Uscita in pieno lockdown, l’autobiografia di Woody Allen ha smorzato, in chi ha potuto leggerla, le ansie delle cattività. Anche se un terzo delle pagine è dedicata a distruggere, ancora una volta, le controverse accuse di molestie da parte dell’ex compagna Mia Farrow nei confronti della figlia adottiva Dylan, le memorie di Allen sono una buona introduzione al suo cinema e un catalogo di battute memorabili. Le pagine più belle sono quelle dedicate all’infanzia e all’adolescenza di proletario ebreo newyorkese. Allen è uno dei pochi uomini che ha saputo rendere esilarante e creativa la sua ossessione della morte. A ottantaquattro anni il regista ha scritto la sua personale apologia socratica: “Alla mia età, ormai ho poco da perdere. Non credendo in un aldilà, non vedo che cosa possa cambiare se verrò ricordato come un regista o come un pedofilo. Chiedo solo che le mie ceneri vengano sparse vicino a una farmacia”.
Woody Allen, A proposito di niente, La Nave di Teseo, Milano 2020
A quarant’anni dalla sua pubblicazione e con 50 milioni di copie vendute, si ristampa “Il nome della rosa” di Umberto Eco, un’edizione con gli appunti preparatori e i disegni dell’autore, e vale davvero la pena riprenderla in mano. Sul romanzo è stato detto di tutto: allegoria politica, poliziesco medievale, paradiso citazionistico, paccottiglia per lettori semi-acculturati, indigesta “zuppa medievale” (così il critico Piergiorgio Bellocchio). Forse si può rileggerlo oggi e apprendere come la verità sia spesso intrecciata con l’errore, e che ogni verità umana che non porti con sé la possibilità dell’errore diventa solo dogmatismo e violenza. Come accade nel venerabile Jorge, il mauvaise monaco benedettino del romanzo che «amava in modo così lubrico la sua verità da osare tutto pur di distruggere la menzogna».
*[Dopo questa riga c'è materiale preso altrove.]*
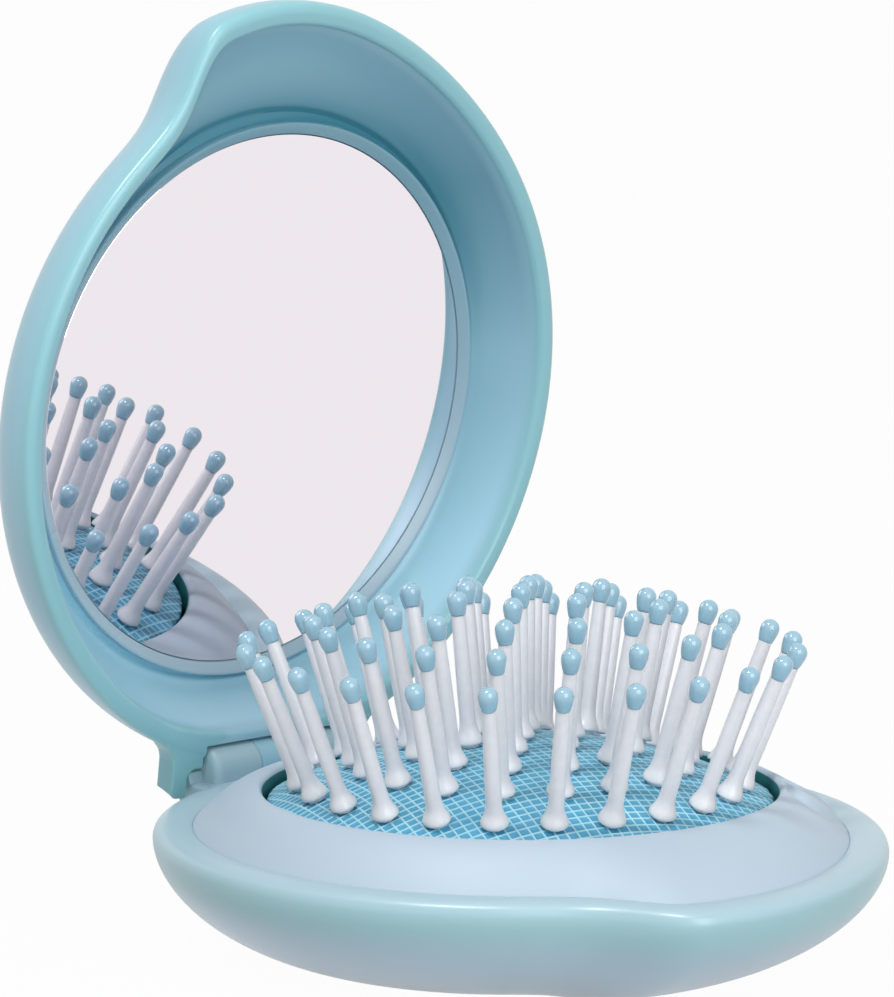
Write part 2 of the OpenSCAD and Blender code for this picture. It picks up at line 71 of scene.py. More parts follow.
def wrapped(degrees):
    """The same direction between -180 and 180 degrees. The 900 is 180 and two whole turns, which keep the sum
    positive."""
    return (degrees + 900) % 360 - 180


def bump(turn, spread):
    """A soft bump that is 1 at turn 0: exp(-(turn / spread) squared)."""
    return np.exp(-(turn / spread) ** 2)


def outline(angle):
    """Distance from the middle at an angle in radians: the circle, plus a wide bump at the hinge and a
    narrower one at the finger tip, each with its own spread on either side."""
    heel, tip = wrapped(np.degrees(angle) - 180), wrapped(np.degrees(angle) - TIP_AT)
    return (ROUND + HEEL_OUT * bump(heel, np.where(heel < 0, *HEEL_SPREADS))
            + TIP_OUT * bump(tip, np.where(tip < 0, *TIP_SPREADS)))


def even_turn(count):
    """Angles of count even steps round a circle."""
    return np.linspace(0, 2 * np.pi, count, endpoint=False)


EVEN = even_turn(480)
AROUND = EVEN - 0.55 * np.sin(EVEN - 0.4)  # closer steps on the side of the tip, where the folds are
print("outline from", round(outline(AROUND).min(), 2), "to", round(outline(AROUND).max(), 2), "mm")

# %% [markdown]
# ## Rings of points
# Nearly every piece here is a stack of rings: rows of points with the same count. A shell's ring follows the
# outline, drawn in by some inset. A round opening or a turned piece has plain circles. Between the two, a
# ring can be a mixture, which is how a wall runs smoothly from the outline to a round hole.

# %% Rings that follow the outline, a circle or both
def at_height(x, y, z):
    """Rows of points from their x and y, with one height for each row."""
    return np.stack([x, y, np.broadcast_to(np.atleast_1d(z)[:, None], x.shape)], -1)


def one_each(*values):
    """The values as arrays of one length, so that each ring has its own number of every kind."""
    return np.broadcast_arrays(*[np.atleast_1d(v).astype(float) for v in values])


def shell_ring(inset, z, lean=0, wide=0):
    """Rings of points: the outline shrunk by the share inset / circle radius, at height z. A lean moves each
    ring toward the hinge by lean * inset, and wide adds to the inset at the hinge alone."""
    inset, z, lean, wide = one_each(inset, z, lean, wide)
    more = wide[:, None] * bump(wrapped(np.degrees(AROUND) - 180), HINGE_SPREAD)
    r = outline(AROUND) * (1 - (inset[:, None] + more) / ROUND)
    return at_height(r * np.cos(AROUND) - (lean * inset)[:, None], r * np.sin(AROUND), z)


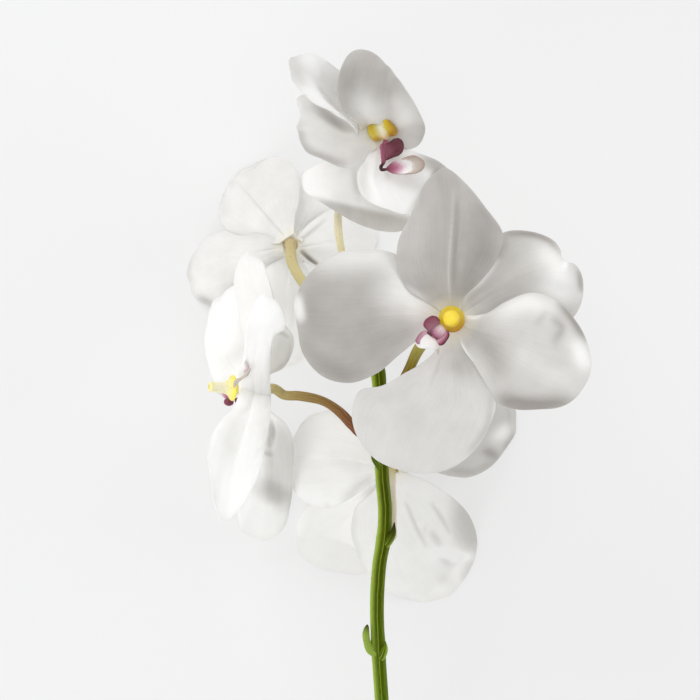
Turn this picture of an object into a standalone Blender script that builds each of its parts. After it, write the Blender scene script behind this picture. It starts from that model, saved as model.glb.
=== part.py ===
"""Cut spray of a white vanda orchid, laid down on a level surface.

Metres, +Z up.  The stem runs along Y with its flowering end at +Y, the face of the
foremost bloom looks up, and the surface that the spray lies on is Z = 0.  Each stem,
petal, sepal, lip and column is an object of its own.
"""
from dataclasses import dataclass

import bpy
import numpy as np

MM = 0.001

# The spray as seen from straight above: a place is given as pixels across and down the
# photograph's 700 pixel frame, with its height over the surface in millimetres.
FRAME_MIDDLE_PX = 350.0
MM_PER_PX = 0.35
EYE_OVER_STEM = 1200.0
STEM_LEVEL = 55.0
MIDDLE_X = 11.0
MIDDLE_Y = -60.0

# Real sizes in millimetres
STEM_RADIUS = 2.45
PEDICEL_RADIUS = 1.7
HEAD_RADIUS = 2.5
TEPAL_THICKNESS = 0.8
CLAW_REACH = 3.1
CLAW_HALF_WIDTH = 1.7
SEAT_GAP = 0.3
COLLAR_RADIUS = 3.4
COLLAR_LENGTH = 1.2
NECK_RADIUS = 2.1
COLUMN_LENGTH = 10.6
FLARE_RADIUS = 4.4
LIP_THICKNESS = 1.0
BRACT_RADIUS = 1.5
BRACT_TAPER = (1.0, 0.95, 0.8, 0.55, 0.2)
STUB_TAPER = (1.2, 1.15, 0.85, 0.9, 0.6)
LIP_STALK_RADII = (0.7, 0.9, 1.3, 1.4, 0.9)
TAKE_OFF = 2.5
APPROACH = 6.0
HEAD_STEP = 0.2

# Times that the directions in which a slab gets its thickness are evened out
NORMAL_PASSES = 6

# Share of a tepal's outline that each of its sides takes
SHOULDER = 0.36

# How finely the solids are faceted
BLADE_ROWS = 8
BLADE_COLUMNS = 10
LOBE_ROWS = 3
LOBE_COLUMNS = 6
STEM_SIDES = 10
STEM_RINGS = 40
BRACT_SIDES = 6
STUB_SIDES = 8
PEDICEL_SIDES = 8
LIP_STALK_SIDES = 8
PEDICEL_RINGS = 16
COLUMN_SIDES = 14
SHARP_ANGLE = 0.9


@dataclass(frozen=True)
class Tepal:
    """One petal or sepal: its rim from one side of its claw round to the other.

    rim holds (across px, down px, height mm), counter-clockwise as seen from above.
    layer is how far the claw sits along the bloom's face, and belly how far the middle
    of the blade bulges, both in millimetres.
    """
    name: str
    layer: float
    belly: float
    rim: tuple


@dataclass(frozen=True)
class Bloom:
    """One bloom: the place of its heart, where it faces, its pedicel's route and tepals.

    lip points from the heart along the lip's stalk, and lip_face along its tongue, which
    is the bloom's own face where none is given.  rise and lip_rise lift the column and
    the lip off the heart, in millimetres; column_width and lip_size are scales.
    """
    name: str
    heart: tuple
    face: tuple
    lip: tuple
    pedicel: tuple
    tepals: tuple
    lip_face: tuple = None
    lip_size: float = 1.0
    lip_rise: float = 0.0
    rise: float = 0.0
    column_width: float = 1.0


TOP_BLOOM = Bloom(
    name="top",
    heart=(368, 134, 63),
    face=(0.60, 0.13, 0.79),
    lip=(0.10, -0.88, 0.45),
    lip_face=(0.94, -0.05, 0.20),
    lip_size=1.15,
    lip_rise=5.5,
    rise=0.6,
    column_width=0.78,
    pedicel=((349, 275, 56.5), (341, 248, 56.5), (339, 218, 54), (346, 180, 49), (357, 150, 49)),
    tepals=(
        Tepal("petal_a", 1.0, -5.5, (
            (403, 148, 62), (418, 147, 65), (425, 129, 70), (417, 108, 75), (403, 86, 80),
            (388, 66, 85), (369, 51, 88), (352, 55, 89), (341, 70, 88), (337, 88, 85),
            (342, 108, 81), (356, 119, 75))),
        Tepal("dorsal_sepal", 0.0, -2.0, (
            (352, 101, 72), (343, 76, 78), (330, 63, 83), (314, 53, 87), (299, 55, 89),
            (288, 60, 90), (291, 70, 91), (300, 86, 90), (309, 100, 88), (330, 111, 84),
            (348, 121, 76))),
        Tepal("petal_b", -1.2, -2.0, (
            (350, 121, 66), (322, 104, 70), (303, 95, 77), (295, 102, 82), (299, 118, 83),
            (298, 135, 83), (305, 148, 82), (322, 158, 80), (345, 167, 76), (362, 166, 73))),
        Tepal("lateral_sepal_a", -2.6, 3.0, (
            (344, 152, 60), (318, 164, 61), (303, 176, 62), (304, 190, 62), (318, 200, 62),
            (335, 211, 61), (358, 224, 60), (382, 231, 58), (406, 229, 57), (420, 212, 57),
            (418, 190, 56), (404, 168, 56))),
        Tepal("lateral_sepal_b", -1.2, -1.0, (
            (364, 166, 67), (358, 186, 70), (372, 203, 73), (393, 212, 74), (415, 216, 74),
            (438, 206, 71), (452, 188, 68), (450, 172, 66), (438, 161, 65), (425, 154, 64),
            (408, 150, 62))),
    ))

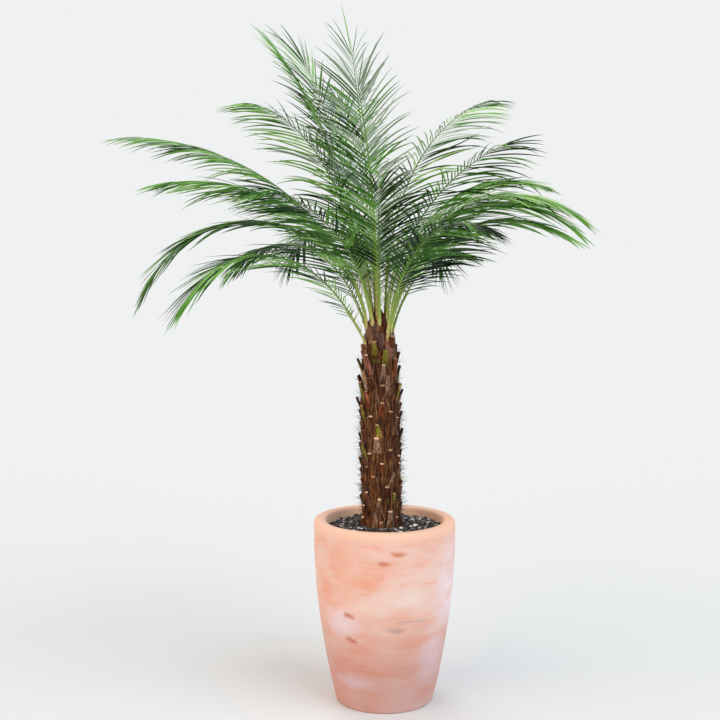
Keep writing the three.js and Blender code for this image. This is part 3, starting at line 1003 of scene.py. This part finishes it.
def build_sheaths(rng):
    """Pointed sheaths round the heart in a spiral of golden-angle turns: a curved section
    carried up the cone, flaring with the square of the way, whose width falls with a power of
    the way to its torn point."""
    count = 19
    first_turn = 4.55
    steps = np.linspace(0, 1, 12)
    number = np.arange(count)
    turn = (number * GOLDEN_ANGLE + first_turn)[:, None]
    foot = np.interp(number, [0, count - 1], [0.722, 0.784])[:, None]
    up = foot + rng.uniform(0.036, 0.050, count)[:, None] * steps
    flare = rng.uniform(0.001, 0.0045, count)[:, None] * steps**2
    out = np.maximum(trunk_radius(up), 0.0045) + 0.0012 + flare
    wide = rng.uniform(0.010, 0.016, count) * np.interp(number, [0, count - 1], [1.0, 0.62])
    wide = wide[:, None] * (1 - steps**1.7) ** 0.8 + 0.0006
    thick = 0.0011 * np.interp(steps, [0, 1], [1.3, 0.35]) * np.ones((count, 1))
    heading = turn + rng.normal(0, 0.12, count)[:, None] * steps
    points = on_trunk(SHEATH_SECTION, heading, out, up, wide, thick)
    browns = (0.040, 0.010, 0.005), (0.230, 0.066, 0.026), (0.42, 0.17, 0.08)
    new_piece(
        "heart_sheaths", points, tube_faces(*points.shape[:3]),
        [fibre_finish("sheaths", *browns)], smooth=True,
    )


def build_threads(rng):
    """Dark threads that stand up between the stalks round the heart: each leaves it at a slant
    and spreads outwards with the square of the way."""
    count = 260
    steps = np.linspace(0, 1, 6)
    start = rng.uniform(TRUNK_TOP - 0.01, HEART_TOP - 0.022, count)[:, None]
    length = rng.uniform(0.010, 0.034, count)[:, None]
    height = start + length * steps
    angle = rng.uniform(0, TURN, count)[:, None] + rng.normal(0, 0.25, count)[:, None] * steps
    spread = rng.uniform(0.0, 0.007, count)[:, None] * steps**2
    radius = trunk_radius(start) + 0.001 - (height - start) * 0.25 + spread
    thin = rng.uniform(0.00022, 0.00042, count)[:, None] * np.interp(steps, [0, 1], [1, 0.2])
    points = on_trunk(
        ROUND_SECTION, angle, np.maximum(radius, 0.003), height, thin * 1.4, thin
    )
    browns = (0.040, 0.016, 0.012)
    finish = plain_finish("heart_threads", browns, 0.8, 700.0, (1, 1, 0.1), 0.0001)
    new_tubes("heart_threads", points, finish)


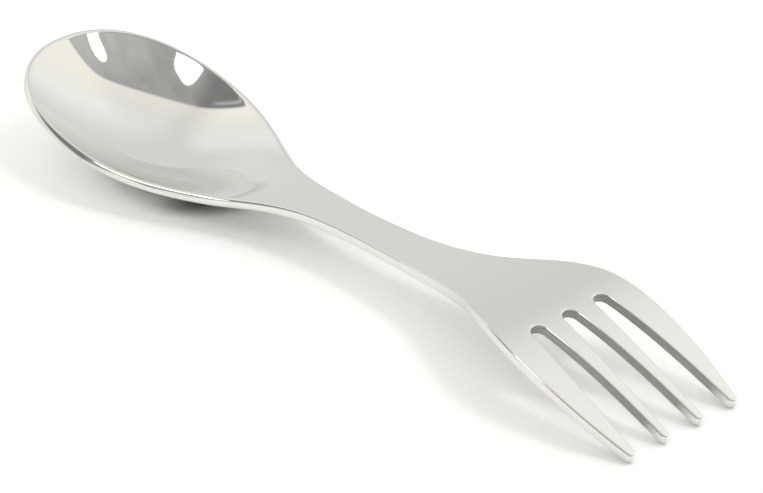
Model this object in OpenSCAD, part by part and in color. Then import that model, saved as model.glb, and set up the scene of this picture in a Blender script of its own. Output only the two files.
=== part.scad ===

Umberto Eco, Il nome della rosa, La Nave di Teseo, Milano 2020
Dopo il salutare successo editoriale di “Mussolini ha fatto cose buone”, Francesco Filippi ritorna a interrogarsi sul fascismo e su un nodo decisivo, di cui ancora scontiamo gli effetti, ossia quello della difficoltà della transizione dal regime alla repubblica e dell’incompleta defascistizzazione degli italiani. Non evoca teorie sul fascismo intrinseco della nazione, ma interroga precisi passaggi storici che non hanno avuto la profondità e la durezza necessarie, come «atteggiamenti pubblici, assunzioni di responsabilità, operazioni di epurazioni, leggi».
Francesco Filippi, Ma perché siamo ancora fascisti? Un conto rimasto aperto, Bollati Borighieri, Torino 2020.